Many of us remember when we lost ours. As the surrealistic story played itself out, as smoke arose from the twin towers and pentagon, dazed people stumbled through rubble, first responders did or did not make out with their own lives, the television announcers couldn't believe the words they were sharing. Neither could we.
 
In those days following the shock set in, then the anger and finally the sadness. How does one grieve when thrust into this state of involuntary liminality? I remember a man driving up to the church and seeking me out. He had one question: "What do we do?"
 
Of course there were the many religious services. Special prayer services were scattered throughout the land. Churches were filled with the fearful ... for about three weeks until people resumed their habitual routines. But there were also the spontaneous, self-organized gatherings, altar-building and rituals. A chain link fence became a shrine. A sidewalk was transformed into a memorial garden of flowers.
 
In Brussels a city square has become ritual center.

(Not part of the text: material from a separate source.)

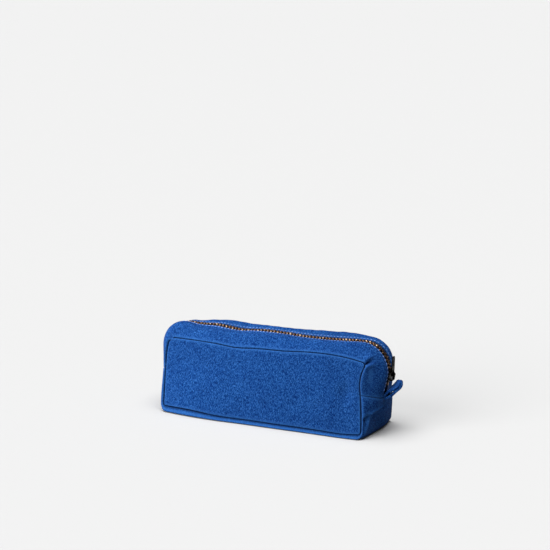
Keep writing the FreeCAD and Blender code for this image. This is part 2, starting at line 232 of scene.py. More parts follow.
def panel_surface(a, b, side):
    """A panel with its crown, its slack and a few soft dents."""
    p = panel_point(a, b, side)
    crown = 2.6 * np.sin(np.pi * np.clip(a, 0, 1)) ** 0.6 * np.sin(np.pi * np.clip(b, 0, 1)) ** 0.75
    hold = np.clip(np.minimum.reduce([a, 1 - a]) * 9, 0, 1) * np.clip(np.minimum(b, 1 - b) * 4, 0, 1)
    seed = 11 if side < 0 else 23
    slack = 0.55 * waves(p[..., 0], p[..., 2], seed, 62) + 0.16 * waves(p[..., 0], p[..., 2], seed + 1, 19)
    if side < 0:
        slack = slack - 3.6 * bump(p[..., 0], 83, 7) * bump(p[..., 2], 39, 9)
        slack = slack + 1.6 * bump(p[..., 0], 92, 4.5) * bump(p[..., 2], 44, 12)
        slack = slack - 0.5 * bump(p[..., 0], 30, 7) * bump(p[..., 2], 34, 22)
    out = crown + slack * hold
    lean = math.atan2(PANEL_LEAN, PANEL_HEIGHT)
    p = p.copy()
    p[..., 1] += side * out * math.cos(lean)
    p[..., 2] += out * math.sin(lean)
    return p


# ------------------------------------------------------------ the zip gussets
END_LOW, END_HIGH = 32.5, 39.5       # end seam, at the zip and at the panel
TOP_HALF = 100.0
SPREAD = [(0, 0), (80, 83), (98, 96.5), (115, 104.5), (149, 129.5)]


def rim(s, side):
    """The panel's edge that faces a place on the zip, and its outward direction."""
    s = np.asarray(s, float)
    way = np.sign(s) + (s == 0)
    q = smooth(SPREAD, np.abs(s) * 149 / HALF_PATH)
    over = np.clip(q - TOP_HALF, 0, None) / (PANEL_HEIGHT - 3)
    a = 0.5 + way * np.minimum(q, TOP_HALF) / (2 * TOP_HALF)
    point = panel_point(a, 1 - over, side)
    turn = np.clip((q - 92) / 16, 0, 1)
    turn = turn * turn * (3 - 2 * turn) * math.pi / 2
    zero = np.zeros_like(s)
    return point, np.stack([way * np.sin(turn), zero, np.cos(turn)], -1), turn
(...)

The tribe is gathering there for mutual support, candle lighting, song singing and altar making. All this is natural human behavior, the instinct to symbolize and express the meaning of an event or a tragedy. We assign meaning to what has happened, even if that meaning is that we don't know what it means.
 
Because Belgium, like the rest of Europe, is thoroughly secularized, there is not much religious talk. Oh, yes, churches may have their services. But the message and practices of those houses of worship, the religious perspective on the world, the distinctive language of faith, is foreign to its citizenry. Right now the city square is the church and the gathering of strangers is making its own liturgy. The hymns may be warmed over John Lennon lyrics, but they somehow try to name the grief, solidarity and hope that is within them. That's the native religious impulse whether the word "God" is articulated or not.
 
Here and now we are retelling the ancient Christian story of Holy Week. We are getting reacquainted with the way that God keeps showing up in the world only to be blown up by it. It's an old, old story. And then again, it's not so old.